La manifestation de ces fuites éperdues se lit dans les cours de l’euro. La monnaie unique a perdu 13,4 % de sa valeur face à la monnaie américaine depuis fin octobre, pour tomber à 1,22 dollar. Les analystes tablent sur une nouvelle chute de l’euro, qui pourrait tomber, selon leurs prévisions, jusqu’à 1,15 dollar dans les prochains mois. Mais c’est surtout la Suisse qui fait figure de refuge. La Banque centrale suisse fait face à un afflux de capitaux qui la préoccupe, et elle dépense des milliards pour maintenir le niveau du franc suisse à 1,20 euro, niveau qu’elle juge essentielle pour la compétitivité de son économie.

Réserves en devises étrangères de la banque centrale suisseRéserves en devises étrangères de la banque centrale suisse

La baisse de l’euro, longtemps surévaluée, pourrait être une bonne nouvelle pour les économies européennes : les productions européennes regagnent une meilleure compétitivité en termes de prix face aux économies étrangères. Cela devrait relancer les exportations.
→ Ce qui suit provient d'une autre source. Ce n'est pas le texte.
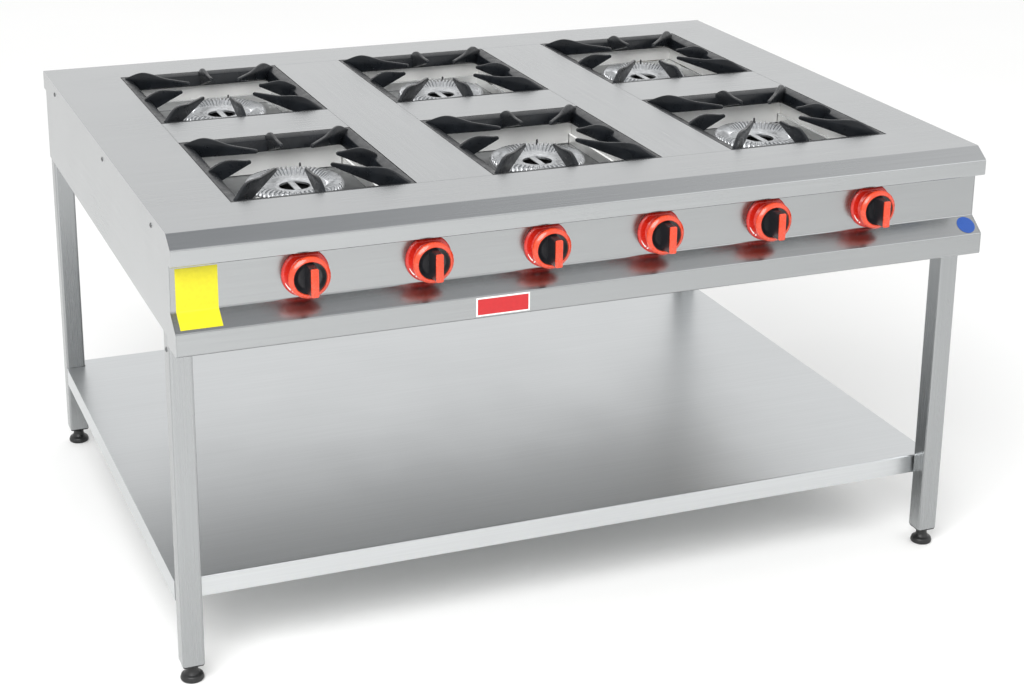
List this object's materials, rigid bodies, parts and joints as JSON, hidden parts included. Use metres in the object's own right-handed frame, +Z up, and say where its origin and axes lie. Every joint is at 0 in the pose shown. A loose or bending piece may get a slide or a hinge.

L’ennui est que la dépréciation de la monnaie européenne est d’abord liée aux plans d’austérité massifs imposés dans toute l’Europe, aux risques de récession, et aux craintes qu’inspirent désormais la zone euro.

La zone euro et la monnaie unique sont des créations sans précédent, qui rendent les comparaisons difficiles. Il y a pourtant un exemple qui pourrait être rapproché de ce qui se passe en Europe aujourd’hui : l’Amérique du Sud des années 1970 et 1980. Brésil, Chili, Argentine étaient alors confrontés à une situation d’endettement massif. Le FMI leur imposa des programmes d’austérité drastiques qui alimentèrent des fuites de capitaux gigantesques d’investisseurs effrayés par l’instabilité politique et sociale, ce qui amena dans ces pays la disparition de la démocratie.

D’autant que l’Europe risque d’entraîner avec elle le reste du monde.